North Korea has reportedly dropped anti-Donald Trump leaflets, scattering scenes of violence against the U.S. President across Seoul in South Korea, by way of balloons.

Leaflets (Twitter)

One of the leaflets refers to Trump as a “mad dog” and depicts him as a dog whose head is being chopped off by an axe. Another shows Trump’s human head being smashed by the foot of a North Korean soldier with the phrase “Death to old lunatic Trump” and “Complete obliteration.”

Yet another poster shows Trump again as a dog, this time standing at a United Nations podium – a nod to his speech last month where he publicly criticized North Korea and said the U.S. would “totally destroy” it – while men in suits are seen by the phrase “he’s gone completely insane.”

Reuters reported that the leaflets were first posted to social media by people who discovered them, and that some of the leaflets had ended up by the South Korean Presidential Blue House.

Leaflets (Twitter)

President Donald Trump address the United Nations General Assembly in September, but it wasn’t until about two days later that a North Korean official responded to Trump’s speech, during which the President said “Rocket Man” Kim Jong Un is on a “suicide mission” and that the U.S. would “totally destroy” North Korea if need be.
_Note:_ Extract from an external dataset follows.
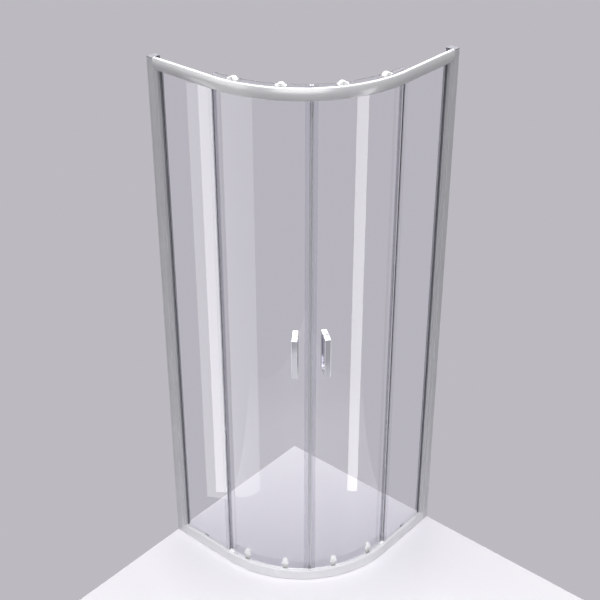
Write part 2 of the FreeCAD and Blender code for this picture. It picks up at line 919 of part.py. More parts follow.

President Trump told the U.N. it is time for North Korea to realize that ceasing its missile program is the “only acceptable future,” but that the United States is ready to “totally destroy” the country if it continues on this path of destruction toward the U.S. or its allies.

North Korean Foreign Minister Ri Yong-ho said the President’s speech and threats were “the sound of a dog barking.”

“If he was thinking he could scare us with the sound of a dog barking, that’s really a dog dream,” Ri told reporters outside his hotel, South Korean Yonhap News Agency had reported. A “dog dream” is a reference to a North Korean proverb that “a procession moves even if dogs bark,” and it is considered absurd.

Ri said, “I feel sorry for his [Trump’s] aides,” when asked about the President’s nickname for the North Korean dictator.

It is no secret that emotions run high on both the U.S. and North Korean sides of the situation. President Trump and North Korean dictator Kim Jong Un have exchanged comments back and forth for several weeks now.

Most recently, North Korea yet again threatened to bomb Guam, a U.S. territory. The country has been twice sanctioned by the U.N. Security Council, and those sanctions have banned nearly all its exports.

The U.S. had sent bombers in late September – the aircraft flew the farthest north of the Demilitarized Zone (DMZ) any U.S. bomber or fighter aircraft has been in the 21st Century.

It was reported in early October that President Trump is mulling a trip to the DMZ when he travels to South Korea next month.

The President also recently shut down Secretary of State Rex Tillerson’s statements that the U.S. has an open line of communication with Pyongyang, and would hope to solve the conflict diplomatically. Trump alluded to the fact that his Administration and, most likely, the U.S. Military would be taking care of the situation on the Korean Peninsula.

Rhetoric has gone back and forth between the U.S. and North Korea all summer. Tensions can be cut with a knife, and the sometimes bizarre exchanges have left many Americans wondering exactly what is going to take place next.